• _INSTRUCTIONS FOR THE TASK_:
Gather all lines in the records below that include the word "from".

Records that describe objects
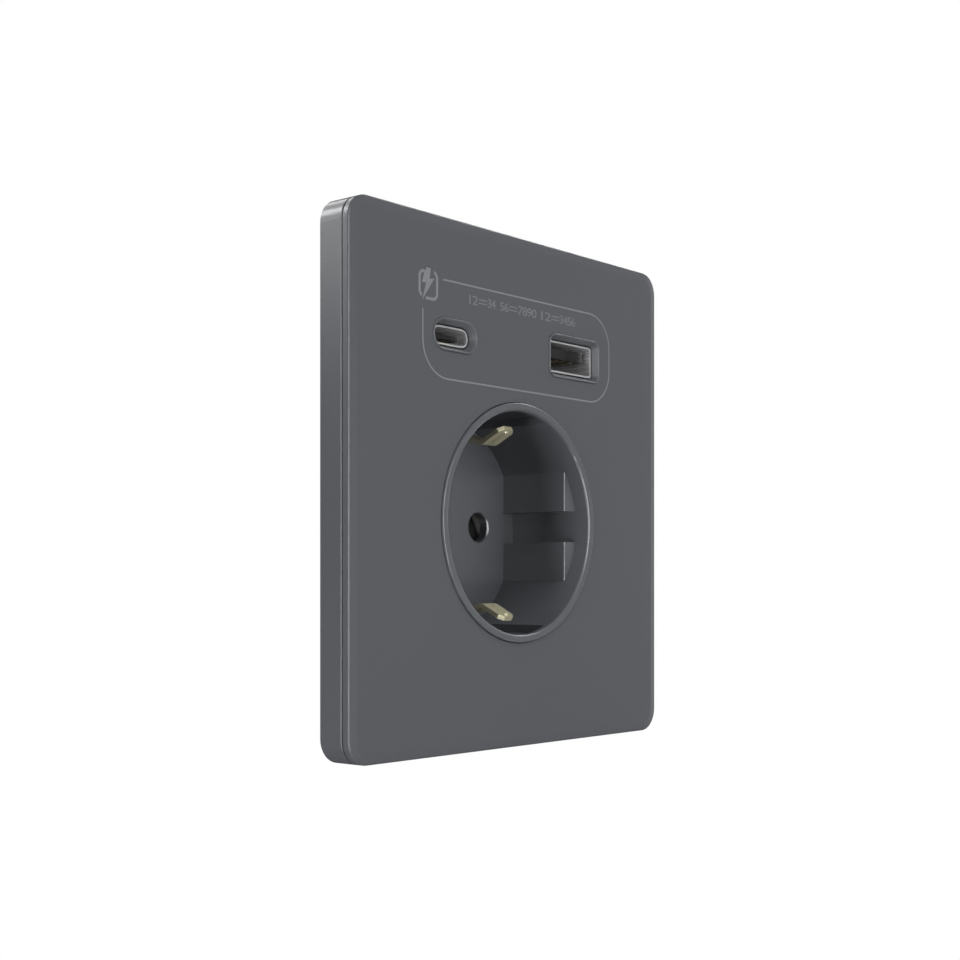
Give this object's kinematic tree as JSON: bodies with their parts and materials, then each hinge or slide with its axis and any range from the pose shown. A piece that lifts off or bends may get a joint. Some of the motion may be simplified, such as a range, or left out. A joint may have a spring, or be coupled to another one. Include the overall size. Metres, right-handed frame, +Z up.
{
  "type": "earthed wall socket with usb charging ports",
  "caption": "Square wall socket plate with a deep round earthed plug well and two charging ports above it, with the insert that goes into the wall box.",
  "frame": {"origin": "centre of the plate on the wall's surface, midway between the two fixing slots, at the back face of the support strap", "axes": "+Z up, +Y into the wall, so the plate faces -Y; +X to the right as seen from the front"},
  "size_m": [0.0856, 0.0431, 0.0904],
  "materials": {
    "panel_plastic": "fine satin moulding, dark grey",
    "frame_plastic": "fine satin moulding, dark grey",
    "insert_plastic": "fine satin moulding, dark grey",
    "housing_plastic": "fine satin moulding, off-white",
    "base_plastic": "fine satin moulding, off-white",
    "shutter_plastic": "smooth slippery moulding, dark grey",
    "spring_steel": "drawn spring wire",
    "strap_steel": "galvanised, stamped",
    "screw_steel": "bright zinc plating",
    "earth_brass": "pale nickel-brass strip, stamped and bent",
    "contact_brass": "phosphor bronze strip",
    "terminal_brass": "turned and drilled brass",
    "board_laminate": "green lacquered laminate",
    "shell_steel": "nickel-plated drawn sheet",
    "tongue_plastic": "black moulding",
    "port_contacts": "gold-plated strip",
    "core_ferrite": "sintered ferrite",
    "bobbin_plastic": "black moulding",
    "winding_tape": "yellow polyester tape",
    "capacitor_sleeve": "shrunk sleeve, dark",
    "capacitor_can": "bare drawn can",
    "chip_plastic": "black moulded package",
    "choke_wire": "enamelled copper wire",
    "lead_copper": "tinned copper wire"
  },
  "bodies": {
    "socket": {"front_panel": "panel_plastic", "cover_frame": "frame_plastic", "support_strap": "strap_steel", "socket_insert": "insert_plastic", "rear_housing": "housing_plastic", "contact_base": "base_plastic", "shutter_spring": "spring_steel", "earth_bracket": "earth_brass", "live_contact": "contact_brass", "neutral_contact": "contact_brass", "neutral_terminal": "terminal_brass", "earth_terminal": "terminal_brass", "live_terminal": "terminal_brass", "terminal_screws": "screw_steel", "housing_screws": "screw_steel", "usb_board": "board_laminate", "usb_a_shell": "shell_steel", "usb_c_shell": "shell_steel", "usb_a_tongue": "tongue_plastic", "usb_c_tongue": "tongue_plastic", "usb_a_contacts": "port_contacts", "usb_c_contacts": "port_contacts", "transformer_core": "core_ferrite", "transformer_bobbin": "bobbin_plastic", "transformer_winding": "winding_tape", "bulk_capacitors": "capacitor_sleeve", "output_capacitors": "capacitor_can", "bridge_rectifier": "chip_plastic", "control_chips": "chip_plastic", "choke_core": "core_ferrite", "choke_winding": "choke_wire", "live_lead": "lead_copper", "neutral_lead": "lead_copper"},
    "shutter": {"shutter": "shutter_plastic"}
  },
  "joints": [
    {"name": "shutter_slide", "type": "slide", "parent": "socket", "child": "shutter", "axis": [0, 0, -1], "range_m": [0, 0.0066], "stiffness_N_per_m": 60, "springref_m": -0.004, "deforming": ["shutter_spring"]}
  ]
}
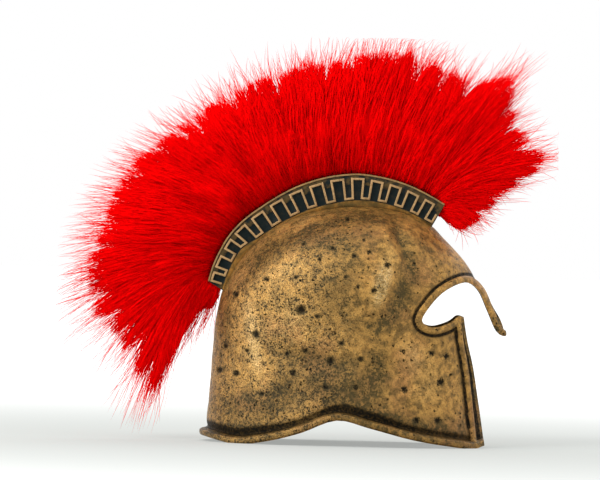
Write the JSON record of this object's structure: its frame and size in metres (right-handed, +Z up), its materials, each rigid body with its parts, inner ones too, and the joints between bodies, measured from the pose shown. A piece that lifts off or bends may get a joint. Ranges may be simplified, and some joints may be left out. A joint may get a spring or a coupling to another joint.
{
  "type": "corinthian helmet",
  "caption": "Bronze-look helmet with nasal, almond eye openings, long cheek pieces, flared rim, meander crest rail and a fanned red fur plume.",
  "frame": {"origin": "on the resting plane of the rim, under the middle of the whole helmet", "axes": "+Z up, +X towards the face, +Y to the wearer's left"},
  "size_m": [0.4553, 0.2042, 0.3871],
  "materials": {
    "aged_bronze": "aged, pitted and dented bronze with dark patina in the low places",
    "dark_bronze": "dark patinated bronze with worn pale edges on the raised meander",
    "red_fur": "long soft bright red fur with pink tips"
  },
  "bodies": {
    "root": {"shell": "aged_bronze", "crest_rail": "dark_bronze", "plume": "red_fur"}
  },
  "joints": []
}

• _THE OUTPUT_:
Give this object's kinematic tree as JSON: bodies with their parts and materials, then each hinge or slide with its axis and any range from the pose shown. A piece that lifts off or bends may get a joint. Some of the motion may be simplified, such as a range, or left out. A joint may have a spring, or be coupled to another one. Include the overall size. Metres, right-handed frame, +Z up.
  "frame": {"origin": "centre of the plate on the wall's surface, midway between the two fixing slots, at the back face of the support strap", "axes": "+Z up, +Y into the wall, so the plate faces -Y; +X to the right as seen from the front"},
Write the JSON record of this object's structure: its frame and size in metres (right-handed, +Z up), its materials, each rigid body with its parts, inner ones too, and the joints between bodies, measured from the pose shown. A piece that lifts off or bends may get a joint. Ranges may be simplified, and some joints may be left out. A joint may get a spring or a coupling to another joint.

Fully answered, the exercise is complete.